The documents were revealed by MSNBC host Rachel Maddow on her show Tuesday night. The records were first received by journalist David Cay Johnston, a Pulitzer Prize winner, who said the tax returns were sent to him unsolicited in the mail.

Based on the documents obtained by Johnston, Trump paid $36.5 million in taxes on $153 million in income, for an effective tax rate of around 24 percent. That percentage is higher than the roughly 10 percent the average American pays each year -- but below the 27.4 percent that taxpayers earning $1 million a year average, according to data from the Congressional Joint Committee on Taxation.

The White House responded with a statement prior to the MSNBC show Tuesday that President Donald Trump made more than $150 million in income in 2005 and paid $38 million in income taxes that year. The statement condemned the leak.

"It is totally illegal to steal and publish tax returns. The dishonest media can continue to make this part of their agenda, while the President will focus on his, which includes tax reform that will benefit all Americans," the White House statement read.

Critics say Mr. Trump should release all of his tax returns to prove that the Trump business has no ties to foreign entities that could create a conflict of interest with his presidential obligations.

"The greater concern that this president might be financially beholden to an individual, to an institution, to a country," Maddow said Tuesday night, "We can't know any of this if we don't see his tax returns. That's why presidents release their tax returns."

University of San Francisco Political Science Professor James Taylor says the leaked documents contain no smoking gun about whether President Trump has evaded taxes or has connections with Russia or other foreign countries, but they do raise questions for both sides about high-level leaks and whether there might be more damaging information in the other returns.

"The question is now, what happens after this? Do we get a slow drip of 2006, 2007, 2008, up to 2015 where there is an actual tax audit?" Taylor said.

Critics say the 2005 tax documents also raise questions about Mr. Trump's call to eliminate the alternative minimum tax.

The leaked documents show Mr. Trump's tax bracket at about 24%, but had the alternative minimum tax been eliminated, he would have benefited with a tax rate closer to 3.5%.

The AMT was established nearly five decades ago to prevent the wealthy from using deductions and clever accounting to largely avoid paying taxes.

"The constituencies that want to find culpability and guilt and some sort of untoward activity in the tax returns will find it. And for those who think they reveal that Donald Trump's hands are clean in terms of the Russian connection...they'll find that," said Professor Taylor, "Until we find a prosecutor who comes out and says here's the evidence, everything else is just talk."
 
The tax documents have become highly sought-after because as a candidate and as President, Mr.

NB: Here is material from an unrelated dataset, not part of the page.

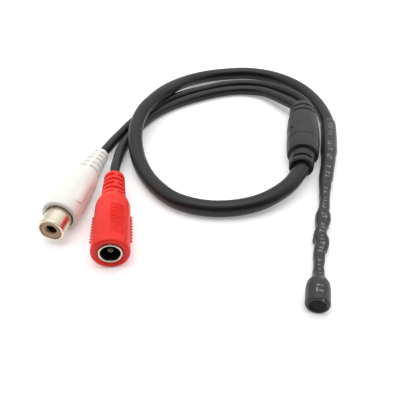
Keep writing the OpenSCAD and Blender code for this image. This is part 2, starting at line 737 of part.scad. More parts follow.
module dc_liner() {
    outer_d = dc_shell_d - 0.4 - 2 * mould_gap;
    base = dc_mouth + dc_depth;
    color([0.06, 0.06, 0.07]) at_dc() difference() {
        union() {
            bar(outer_d, dc_seat + mould_gap, dc_liner_back);
            bar(dc_shell_d, dc_mouth + 5 + mould_gap, dc_liner_back);
        }
        bar(dc_bore_d - 0.1, 0, base);
        bar(2 * (dc_root_r + mould_gap), 0, dc_liner_back + 1);
        translate([-0.9, dc_mouth + 5.5, -dc_shell_d]) cube([1.8, dc_depth, dc_shell_d]);
    }
}

module dc_pin() {
    r = dc_pin_d / 2;
    color(nickel) at_dc() union() {
        turned(concat(
            [[0, dc_mouth + 1]], corner([r - 0.5, dc_mouth + 1.5], 0.5, -90, 0),
            [[r, dc_mouth + dc_depth], [dc_root_r, dc_mouth + dc_depth], [dc_root_r, dc_liner_back + 0.5],
                [0, dc_liner_back + 0.5]]
        ));
        bar(1.2, dc_liner_back + 0.5, dc_liner_back + 3);
    }
}

module dc_spring() {
    low = -dc_bore_d / 2;
    color([0.85, 0.8, 0.6]) at_dc() rotate([0, -90, 0]) linear_extrude(1.5, center = true) polygon([
        [low + 0.2, dc_mouth + 5.8], [low + 0.7, dc_mouth + 7], [low + 0.25, dc_mouth + 8.6],
        [low + 0.1, dc_liner_back + 0.4], [low - 0.15, dc_liner_back + 0.4], [low, dc_mouth + 8.6],
        [low + 0.45, dc_mouth + 7], [low, dc_mouth + 5.9]
    ]);
}

module dc_inner_mould() {
    start = dc_liner_back + mould_gap;
    end = dc_relief_s - 1 - mould_gap;
    color([0.85, 0.85, 0.8]) at_dc() difference() {
        bar(2 * dc_mould_r, start, end);
        bar(2 * (dc_root_r + mould_gap), 0, start + 0.6);
        bar(1.2 + 2 * mould_gap, 0, dc_body_l);
        translate([0, 0, -2.2]) bar(0.9 + 2 * mould_gap, start + 0.5, dc_body_l);
        translate([-0.9, start - 1, -dc_mould_r - 1]) cube([1.8, 1.6, 2]);
    }
}

module dc_core_wires() {
    color([0.8, 0.5, 0.3]) at_dc() {
        bar(1.2, dc_liner_back + 3 + mould_gap, dc_body_l - 8);
        translate([0, 0, -2.2]) bar(0.9, dc_liner_back + 0.8, dc_relief_s - 1 - 2 * mould_gap);
    }
}

heat_shrink_sleeve();
capsule_can();
capsule_felt();
capsule_diaphragm();
capsule_spacer();
capsule_backplate();
capsule_holder();
capsule_gate_ring();
capsule_board();
capsule_transistor();
capsule_wires();
preamp_board();
preamp_transistor();
preamp_capacitors();
preamp_resistors();
cable_cores();
main_cable();
splitter_body();
splitter_splices();
rca_branch_cable();
rca_body();
rca_inner_mould();
rca_shell();
rca_insulator();
rca_contact();
rca_core_wires();
dc_branch_cable();
dc_body();
dc_inner_mould();
dc_shell();
dc_liner();
dc_pin();
dc_spring();
dc_core_wires();
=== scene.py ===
import bpy
import bmesh
import json
import math
from bisect import bisect_right
from mathutils import Matrix, Vector, noise
from mathutils.geometry import interpolate_bezier


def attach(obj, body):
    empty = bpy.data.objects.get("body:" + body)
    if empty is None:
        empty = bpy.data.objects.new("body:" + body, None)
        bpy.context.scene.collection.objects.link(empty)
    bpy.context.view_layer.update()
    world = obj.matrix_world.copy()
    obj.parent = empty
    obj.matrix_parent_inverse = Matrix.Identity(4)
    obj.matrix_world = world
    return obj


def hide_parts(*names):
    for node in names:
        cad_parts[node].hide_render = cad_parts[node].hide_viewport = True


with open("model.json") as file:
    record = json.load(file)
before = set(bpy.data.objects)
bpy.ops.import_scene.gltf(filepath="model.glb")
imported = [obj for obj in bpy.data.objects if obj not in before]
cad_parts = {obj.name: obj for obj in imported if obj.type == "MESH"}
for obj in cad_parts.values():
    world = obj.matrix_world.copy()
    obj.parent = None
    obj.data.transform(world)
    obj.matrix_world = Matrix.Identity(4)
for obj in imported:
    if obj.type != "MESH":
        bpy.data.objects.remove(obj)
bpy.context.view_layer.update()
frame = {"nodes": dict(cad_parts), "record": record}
mm = 0.001  # pieces are drawn in millimetres and scaled once, when they are placed
print("frame loaded")


# Camera: it looks along +Y and down at the table
camera = {"place": (-41.7, -119.36, 99.3), "pitch": 39.5, "sensor": 36.0, "lens": 41.04}


def setCamera():
    data = bpy.data.cameras.new("camera")
    data.sensor_width = camera["sensor"]
    data.lens = camera["lens"]
    data.clip_start, data.clip_end = 0.005, 20
    eye = bpy.data.objects.new("camera", data)
    eye.location = Vector(camera["place"]) * mm
    eye.rotation_euler = (math.radians(90 - camera["pitch"]), 0, 0)
    bpy.context.scene.collection.objects.link(eye)
    bpy.context.scene.camera = eye


setCamera()
print("camera set")


# Small maths
def smooth(low, high, value):
    t = min(1.0, max(0.0, (value - low) / (high - low)))
    return t * t * (3 - 2 * t)


def band(value, centre, half, soft):  # 1 inside centre +- half, fading over soft
    return 1 - smooth(half - soft / 2, half + soft / 2, abs(value - centre))


def blendTable(table, at):  # smooth reading of a list of [position, value, value, ...]
    if at <= table[0][0]:
        return table[0][1:]
    for low, high in zip(table, table[1:]):
        if at <= high[0]:
            t = smooth(low[0], high[0], at)
            return [a + (b - a) * t for a, b in zip(low[1:], high[1:])]
    return table[-1][1:]


def ripple(point, size, seed=0.0):  # smooth noise from -1 to 1 with features of that size
    return noise.noise(Vector(point) / size + Vector((seed, 1.7 * seed, 0.3)))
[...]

Trump has refused to release his returns, despite a tradition dating back to President Richard Nixon's tax controversy. President Trump has claimed he was advised by attorneys not to release his tax returns because he is under audit by the Internal Revenue Service. Experts and IRS officials said such audits don't bar taxpayers from releasing their returns.

Trump long insisted the American public wasn't interested in his returns and said little could be learned from them. But Trump's full returns would contain key details about things like his charitable giving, his income sources, the type of deductions he claimed, how much he earned from his assets and what strategies Trump used to reduce his tax bill.

The unauthorized release or publishing of federal tax returns is a criminal offense, punishable by a fine of up to $5,000 and up to five years in jail. But Maddow argued that MSNBC was exercising its First Amendment right to publish information in the public interest.